Deux conditions doivent cependant être remplies, à cet égard. Tout d'abord, ce plafond ne doit pas être nul, quand bien même le mécanisme de l'intervention resterait « réactivable ». Par ailleurs, il ne doit pas être dégressif, car s'appliquant à des productions vouées, sur le long terme et en raison des gains de productivité attendus dans les nouveaux États membres, à progresser.

C. LA POSSIBILITÉ D'UNE RESTRICTION DES PÉRIODES D'INTERVENTION

En plus du plafonnement des mises à l'intervention, l'encadrement de cet instrument de régulation pourrait se faire par la définition de périodes précises d'ouverture durant l'année, de manière à éviter toute spéculation et de permettre aux marchés de retrouver leur équilibre naturel.

Cette proposition a notamment été avancée par la France et soutenue par le COPA-COGECA 2 ( * ) , lequel propose que cette période d'ouverture de la mise à l'intervention soit écourtée et circonscrite à trois mois, du 1 er mars au 31 mai de chaque année. Votre commission estime qu'il s'agit là d'une piste digne d'intérêt, propre à mieux recadrer le fonctionnement de l'intervention tout en maintenant son utilité dans les cas appropriés.

*

* *

Lors de sa réunion du mardi 17 avril 2007, votre commission des affaires économiques a examiné le texte présenté par son rapporteur. Après avoir adopté un amendement de précision rédactionnel présenté par M. Marcel Deneux, elle a adopté la proposition de résolution dont le texte suit, MM. Dominique Braye et Roland Ries votant contre.
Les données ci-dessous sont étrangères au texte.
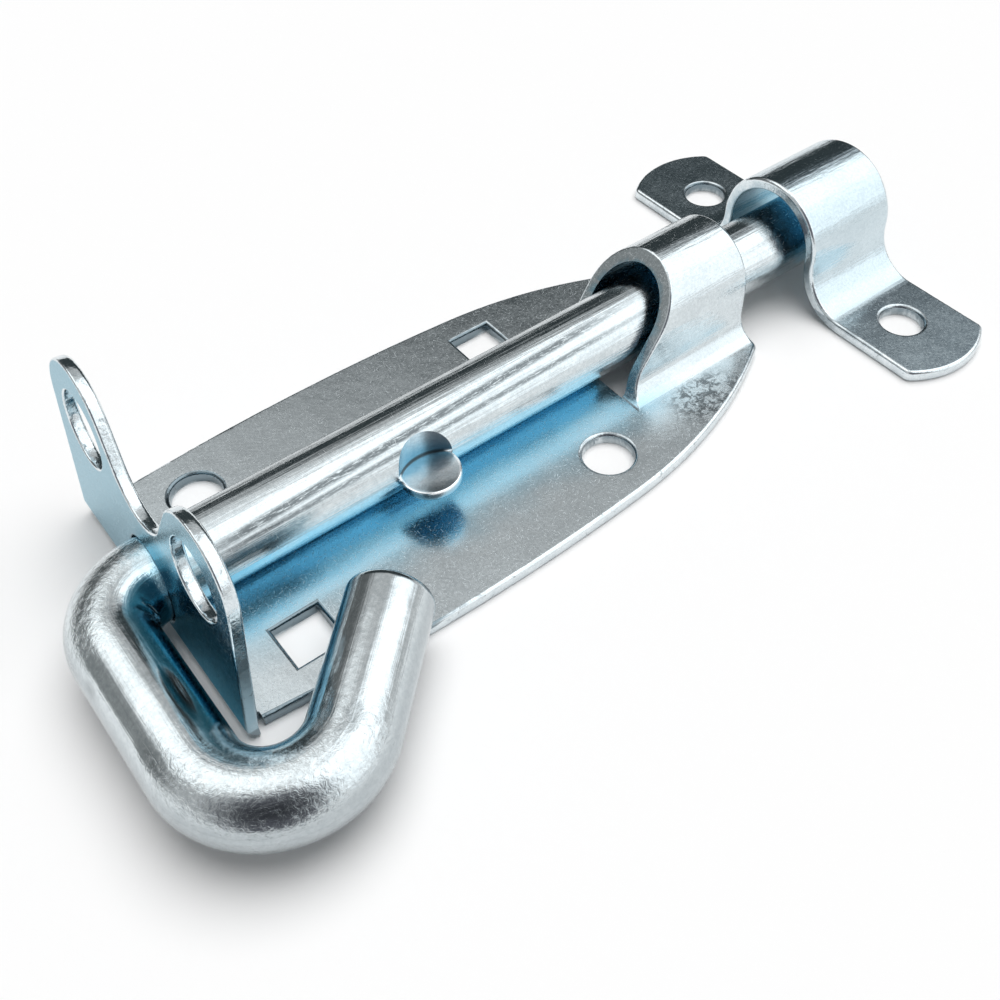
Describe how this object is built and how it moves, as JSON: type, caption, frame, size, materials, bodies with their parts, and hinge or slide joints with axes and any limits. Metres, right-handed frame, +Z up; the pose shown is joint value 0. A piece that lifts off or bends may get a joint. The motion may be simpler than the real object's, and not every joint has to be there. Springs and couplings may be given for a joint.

PROPOSITION DE RÉSOLUTION ADOPTÉE PAR LA COMMISSION

Le Sénat,

Vu l'article 88-4 de la Constitution,

Vu le texte E 3371 portant proposition de règlement du Conseil modifiant le règlement (CE) n° 1784/2003 portant organisation commune des marchés (OCM) dans le secteur des céréales,

Réaffirmant l'utilité et la légitimité du maintien de mécanismes de régulation des marchés agricoles à l'échelle européenne en vue d'assurer une juste et pérenne rémunération des producteurs primaires, mais également une sécurité d'approvisionnement, tant du secteur de la transformation que des consommateurs, à des prix convenables,

Prenant acte des conséquences des récents élargissements de l'Union européenne dans le secteur céréalier, et notamment dans la filière maïs, où la production très importante de certains États membres a conduit à un excès d'offre,

Reconnaissant que le dispositif d'intervention actuel, instauré dans le cadre de l'OCM céréales, tend parfois à faire l'objet d'une utilisation différente de celle pour laquelle il a originairement été créé,

Rappelant que le « bilan de santé « de la politique agricole commune (PAC) en 2008-2009 sera l'occasion d'examiner, le cas échéant, les modalités de tels mécanismes d'intervention,

Soulignant que la remise en question du système d'intervention pour le maïs remettrait en cause les protections à l'importation prévues pour cette céréale, du fait que les droits de douane à l'import sont assis et calculés sur les prix d'intervention,

Invite le Gouvernement à veiller à ce que soit conservé le principe même d'une intervention dans la filière maïs,

Ne s'oppose pas à ce que cette intervention, afin d'éviter qu'elle ne soit utilisée comme un débouché récurrent à la production, fasse l'objet d'un plafonnement en volume,

Demande à ce que cet éventuel plafonnement ne soit pas affecté d'un caractère dégressif au cours des prochaines années, mais maintenu à un niveau constant,

Recommande à la Commission européenne d'étudier la possibilité d'une réduction de la période d'intervention au cours de l'année.

ANNEXE - LISTE DES PERSONNES AUDITIONNÉES

- M. Christophe Terrain , président de l'Association générale des producteurs de maïs (AGPM)

- M. Eric Giry , sous-directeur des cultures et produits végétaux au ministère de l'agriculture et de la pêche, et M. François Champanhet , chef du bureau des grandes cultures.

* 1 Couvrant également le blé panifiable, le blé dur, l'orge et le sorgho.

* 2 Comité des organisations professionnelles agricoles de l'Union européenne - Confédération générale des coopératives agricoles de l'Union européenne.